On the other hand, Correlation Models are more methodical and typically require more time to analyze and implement. While effective, they may not provide the same immediate responses to market changes, which can be a disadvantage for traders who need to act quickly.
Risk Management
Both strategies offer mechanisms for managing risk, but they differ in their approaches:
- Price Action and Volatility Analysis offers a more direct method of managing risk through volatility indicators. Traders can quickly identify price swings and adjust their trades accordingly to avoid large losses.
- Correlation Models help spread risk across multiple correlated assets, providing a form of diversification that can cushion losses in volatile markets.
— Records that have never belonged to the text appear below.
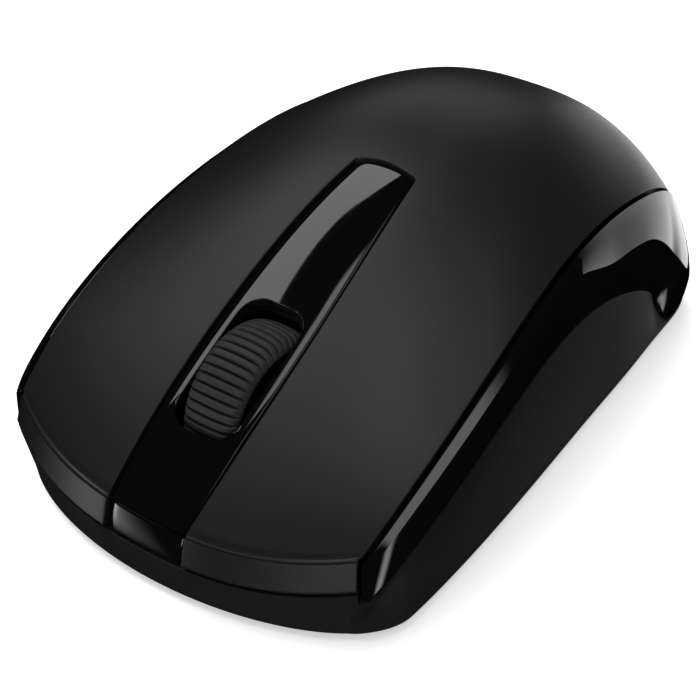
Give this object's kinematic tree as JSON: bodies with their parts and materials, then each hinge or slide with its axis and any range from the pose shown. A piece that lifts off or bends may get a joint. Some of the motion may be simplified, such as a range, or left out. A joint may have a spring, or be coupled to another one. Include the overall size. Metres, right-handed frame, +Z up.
{
  "type": "computer mouse",
  "caption": "Compact cordless optical mouse: low domed shell, two click buttons, ribbed scroll wheel that also clicks, glossy strip and side trims, battery door and power slider underneath.",
  "frame": {"origin": "middle of the outline on the desk plane, under the glide feet", "axes": "+X towards the thumb side of a right hand, +Y from the buttons towards the palm end, +Z up"},
  "size_m": [0.0592, 0.1005, 0.0385],
  "materials": {
    "cover_matte": "fine matte, slightly velvety",
    "case_matte": "fine spark-eroded texture",
    "gloss_black": "polished piano black",
    "wheel_rubber": "soft ribbed rubber",
    "inner_plastic": "plain moulded",
    "glide": "smooth low-friction pad",
    "board": "solder-masked glass epoxy",
    "chip_black": "moulded resin",
    "plunger_cream": "plain moulded",
    "steel": "plated",
    "clear_lens": "clear polished",
    "infrared_dark": "dark tinted resin",
    "cell_wrap": "shrink-wrapped film"
  },
  "bodies": {
    "case": {"lower_case": "case_matte", "palm_cover": "cover_matte", "center_strip": "gloss_black", "left_side_trim": "gloss_black", "right_side_trim": "gloss_black", "front_left_foot": "glide", "front_right_foot": "glide", "rear_left_foot": "glide", "rear_right_foot": "glide", "main_board": "board", "left_microswitch": "chip_black", "right_microswitch": "chip_black", "middle_switch": "chip_black", "optical_sensor": "chip_black", "sensor_lens": "clear_lens", "tracking_light": "clear_lens", "beam_emitter": "infrared_dark", "beam_receiver": "infrared_dark", "radio_chip": "chip_black", "crystal": "steel", "capacitor": "cell_wrap", "battery_cell": "cell_wrap", "positive_contact": "steel", "negative_contact": "steel", "receiver_cap": "inner_plastic", "receiver_plug": "steel", "power_switch_body": "chip_black", "left_case_screw": "steel", "right_case_screw": "steel", "left_board_screw": "steel", "right_board_screw": "steel"},
    "left_button": {"left_button": "cover_matte"},
    "right_button": {"right_button": "cover_matte"},
    "left_plunger": {"left_plunger": "plunger_cream"},
    "right_plunger": {"right_plunger": "plunger_cream"},
    "carriage": {"wheel_carriage": "inner_plastic", "detent_spring": "steel"},
    "wheel": {"wheel_tyre": "wheel_rubber", "wheel_hub": "inner_plastic"},
    "middle_plunger": {"middle_plunger": "plunger_cream"},
    "battery_door": {"battery_door": "case_matte"},
    "power_slider": {"power_slider": "plunger_cream"}
  },
  "joints": [
    {"name": "left_press", "type": "hinge", "parent": "case", "child": "left_button", "pos_m": [0.015, -0.0024, 0.034], "axis": [1, 0, 0], "range_deg": [0, 0.55], "stiffness_Nm_per_rad": 1.2},
    {"name": "right_press", "type": "hinge", "parent": "case", "child": "right_button", "pos_m": [-0.015, -0.0024, 0.034], "axis": [1, 0, 0], "range_deg": [0, 0.55], "stiffness_Nm_per_rad": 1.2},
    {"name": "left_switch_travel", "type": "slide", "parent": "case", "child": "left_plunger", "axis": [0, 0, -1], "range_m": [0, 0.0004]},
    {"name": "right_switch_travel", "type": "slide", "parent": "case", "child": "right_plunger", "axis": [0, 0, -1], "range_m": [0, 0.0004]},
    {"name": "wheel_click", "type": "slide", "parent": "case", "child": "carriage", "axis": [0, 0, -1], "range_m": [0, 0.0005], "stiffness_N_per_m": 1500},
    {"name": "wheel_spin", "type": "hinge", "parent": "carriage", "child": "wheel", "pos_m": [0, -0.028, 0.0148], "axis": [1, 0, 0], "continuous": true},
    {"name": "middle_switch_travel", "type": "slide", "parent": "case", "child": "middle_plunger", "axis": [0, 0, -1], "range_m": [0, 0.0005]},
    {"name": "door_swing", "type": "hinge", "parent": "case", "child": "battery_door", "pos_m": [0, -0.0047, 0.0008], "axis": [-1, 0, 0], "range_deg": [0, 100]},
    {"name": "power_slide", "type": "slide", "parent": "case", "child": "power_slider", "axis": [0, 1, 0], "range_m": [0, 0.002]}
  ],
  "couplings": [
    {"joint": "left_switch_travel", "follows": "left_press", "m_per_rad": 0.0355},
    {"joint": "right_switch_travel", "follows": "right_press", "m_per_rad": 0.0355},
    {"joint": "middle_switch_travel", "follows": "wheel_click", "ratio": 1}
  ]
}
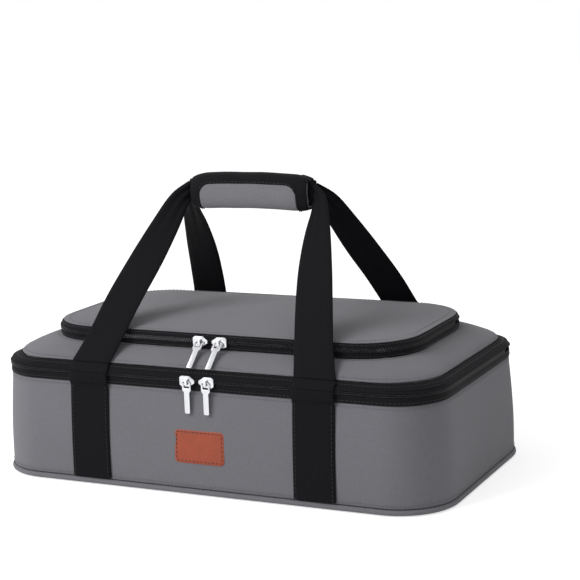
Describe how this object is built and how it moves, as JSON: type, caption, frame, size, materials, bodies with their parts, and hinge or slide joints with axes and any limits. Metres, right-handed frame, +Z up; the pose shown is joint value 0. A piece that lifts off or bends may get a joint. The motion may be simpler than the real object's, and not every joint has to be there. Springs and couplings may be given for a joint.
{
  "type": "casserole carrier",
  "caption": "Insulated soft casserole carrier with stacked zipped compartments, foil linings, webbing handles joined by a padded grip sleeve, and a bare leather label.",
  "frame": {"origin": "centre of the underside of the base panel, on the surface that the carrier stands on", "axes": "+X along the length of the box, to the right seen from the front; +Y from the front, which has the label and the zip pulls, to the rear hinges; +Z up"},
  "size_m": [0.4258, 0.2406, 0.258],
  "materials": {
    "grey_fabric": "matte",
    "black_fabric": "matte",
    "silver_foil": "satin",
    "pale_foam": "matte",
    "stiff_board": "matte",
    "brown_leather": "satin",
    "chrome": "polished"
  },
  "bodies": {
    "body": {"base_panel": "grey_fabric", "base_board": "stiff_board", "base_foam": "pale_foam", "bottom_piping": "grey_fabric", "body_wall": "grey_fabric", "body_foam": "pale_foam", "body_lining": "silver_foil", "body_floor_lining": "silver_foil", "body_rim_binding": "black_fabric", "body_zip_tape": "black_fabric", "body_zip_teeth": "black_fabric", "main_hinge_tape": "black_fabric", "leather_label": "brown_leather", "front_strap_left_sewn": "black_fabric", "front_strap_right_sewn": "black_fabric", "rear_strap_left_sewn": "black_fabric", "rear_strap_right_sewn": "black_fabric"},
    "lid": {"lid_zip_teeth": "black_fabric", "lid_zip_tape": "black_fabric", "lid_rim_binding": "black_fabric", "lid_lining": "silver_foil", "divider_foam": "pale_foam", "divider_lining": "silver_foil", "lid_shoulder": "grey_fabric", "upper_zip_tape": "black_fabric", "upper_zip_teeth": "black_fabric", "lid_hinge_tape": "black_fabric", "upper_hinge_tape": "black_fabric"},
    "top_lid": {"top_lid_zip_teeth": "black_fabric", "top_lid_zip_tape": "black_fabric", "top_lid_panel": "grey_fabric", "top_lid_foam": "pale_foam", "top_lid_lining": "silver_foil", "top_lid_hinge_tape": "black_fabric"},
    "front_fold": {"front_strap_left_fold": "black_fabric", "front_strap_right_fold": "black_fabric", "front_strap_left_bend": "black_fabric", "front_strap_right_bend": "black_fabric"},
    "front_bend": {"front_strap_left": "black_fabric", "front_strap_right": "black_fabric"},
    "front_handle": {"front_grip_webbing": "black_fabric"},
    "grip_flap": {"grip_flap": "grey_fabric"},
    "rear_fold": {"rear_strap_left_fold": "black_fabric", "rear_strap_right_fold": "black_fabric", "rear_strap_left_bend": "black_fabric", "rear_strap_right_bend": "black_fabric"},
    "rear_bend": {"rear_strap_left": "black_fabric", "rear_strap_right": "black_fabric"},
    "rear_handle": {"rear_grip_webbing": "black_fabric", "grip_wrap": "grey_fabric"},
    "lower_left_slider": {"lower_left_slider": "chrome"},
    "lower_left_pull": {"lower_left_pull": "chrome"},
    "lower_right_slider": {"lower_right_slider": "chrome"},
    "lower_right_pull": {"lower_right_pull": "chrome"},
    "upper_left_slider": {"upper_left_slider": "chrome"},
    "upper_left_pull": {"upper_left_pull": "chrome"},
    "upper_right_slider": {"upper_right_slider": "chrome"},
    "upper_right_pull": {"upper_right_pull": "chrome"}
  },
  "joints": [
    {"name": "main_lid_hinge", "type": "hinge", "parent": "body", "child": "lid", "pos_m": [0, 0.1171, 0.0983], "axis": [-1, 0, 0], "range_deg": [0, 100]},
    {"name": "top_lid_hinge", "type": "hinge", "parent": "lid", "child": "top_lid", "pos_m": [0, 0.0905, 0.1267], "axis": [-1, 0, 0], "range_deg": [0, 100]},
    {"name": "front_handle_drop", "type": "hinge", "parent": "body", "child": "front_fold", "pos_m": [0, -0.119, 0.0908], "axis": [-1, 0, 0], "range_deg": [-150, 0], "deforming": ["front_strap_left_fold", "front_strap_right_fold"]},
    {"name": "front_strap_bend", "type": "hinge", "parent": "front_fold", "child": "front_bend", "pos_m": [0, -0.119, 0.0992], "axis": [1, 0, 0], "range_deg": [0, 100], "deforming": ["front_strap_left_bend", "front_strap_right_bend"]},
    {"name": "front_strap_curl", "type": "hinge", "parent": "front_bend", "child": "front_handle", "pos_m": [0, -0.1128, 0.1072], "axis": [1, 0, 0], "range_deg": [0, 56], "deforming": ["front_strap_left", "front_strap_right"]},
    {"name": "rear_handle_drop", "type": "hinge", "parent": "body", "child": "rear_fold", "pos_m": [0, 0.119, 0.0908], "axis": [1, 0, 0], "range_deg": [-150, 0], "deforming": ["rear_strap_left_fold", "rear_strap_right_fold"]},
    {"name": "rear_strap_bend", "type": "hinge", "parent": "rear_fold", "child": "rear_bend", "pos_m": [0, 0.119, 0.0992], "axis": [-1, 0, 0], "range_deg": [0, 100], "deforming": ["rear_strap_left_bend", "rear_strap_right_bend"]},
    {"name": "rear_strap_curl", "type": "hinge", "parent": "rear_bend", "child": "rear_handle", "pos_m": [0, 0.1128, 0.1072], "axis": [-1, 0, 0], "range_deg": [0, 56], "deforming": ["rear_strap_left", "rear_strap_right"]},
    {"name": "grip_flap_hinge", "type": "hinge", "parent": "front_handle", "child": "grip_flap", "pos_m": [0, -0.0004, 0.227], "axis": [1, 0, 0], "range_deg": [0, 110]},
    {"name": "lower_left_slider_travel", "type": "slide", "parent": "body", "child": "lower_left_slider", "axis": [-1, 0, 0], "range_m": [0, 0.062]},
    {"name": "lower_left_pull_swing", "type": "hinge", "parent": "lower_left_slider", "child": "lower_left_pull", "pos_m": [-0.009, -0.1183, 0.0983], "axis": [-1, 0, 0], "range_deg": [0, 150]},
    {"name": "lower_right_slider_travel", "type": "slide", "parent": "body", "child": "lower_right_slider", "axis": [1, 0, 0], "range_m": [0, 0.062]},
    {"name": "lower_right_pull_swing", "type": "hinge", "parent": "lower_right_slider", "child": "lower_right_pull", "pos_m": [0.009, -0.1183, 0.0983], "axis": [-1, 0, 0], "range_deg": [0, 150]},
    {"name": "upper_left_slider_travel", "type": "slide", "parent": "lid", "child": "upper_left_slider", "axis": [-1, 0, 0], "range_m": [0, 0.062]},
    {"name": "upper_left_pull_swing", "type": "hinge", "parent": "upper_left_slider", "child": "upper_left_pull", "pos_m": [-0.009, -0.0923, 0.1267], "axis": [-1, 0, 0], "range_deg": [0, 100]},
    {"name": "upper_right_slider_travel", "type": "slide", "parent": "lid", "child": "upper_right_slider", "axis": [1, 0, 0], "range_m": [0, 0.062]},
    {"name": "upper_right_pull_swing", "type": "hinge", "parent": "upper_right_slider", "child": "upper_right_pull", "pos_m": [0.009, -0.0923, 0.1267], "axis": [-1, 0, 0], "range_deg": [0, 100]}
  ],
  "couplings": [
    {"joint": "front_strap_bend", "follows": "main_lid_hinge", "ratio": 1},
    {"joint": "front_strap_curl", "follows": "top_lid_hinge", "ratio": 0.56},
    {"joint": "rear_strap_bend", "follows": "main_lid_hinge", "ratio": 1},
    {"joint": "rear_strap_curl", "follows": "top_lid_hinge", "ratio": 0.56}
  ]
}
However, as mentioned earlier, correlations may break down during market stress, leading to potential risk exposure.
Ease of Use
For traders who are new to the market or prefer a straightforward approach, Correlation Models may be more accessible. By focusing on correlations within sectors, the strategy is relatively easy to grasp and implement, especially for traders who are familiar with certain industries.
In contrast, Price Action and Volatility Analysis can be more challenging to master due to its reliance on multiple technical indicators. Traders must spend more time learning how to read price patterns and volatility signals, which may not appeal to beginners.
Conclusion
Both Price Action and Volatility Analysis and Correlation Models offer unique advantages and challenges. Price Action and Volatility Analysis is ideal for active day traders who enjoy engaging with the market frequently, leveraging volatility for short-term profits. However, its complexity and need for constant monitoring may be a barrier for some traders.
On the other hand, Correlation Models provide a broader perspective, focusing on sector-wide trends and reducing risk through diversification. While easier to implement and suitable for those seeking more stability, this strategy may lack the speed and flexibility required for fast-paced day trading.
Ultimately, the choice of strategy depends on a trader’s individual style, risk tolerance, and trading objectives. Traders who can adapt to market conditions and select the strategy that best fits their needs will have the highest likelihood of success.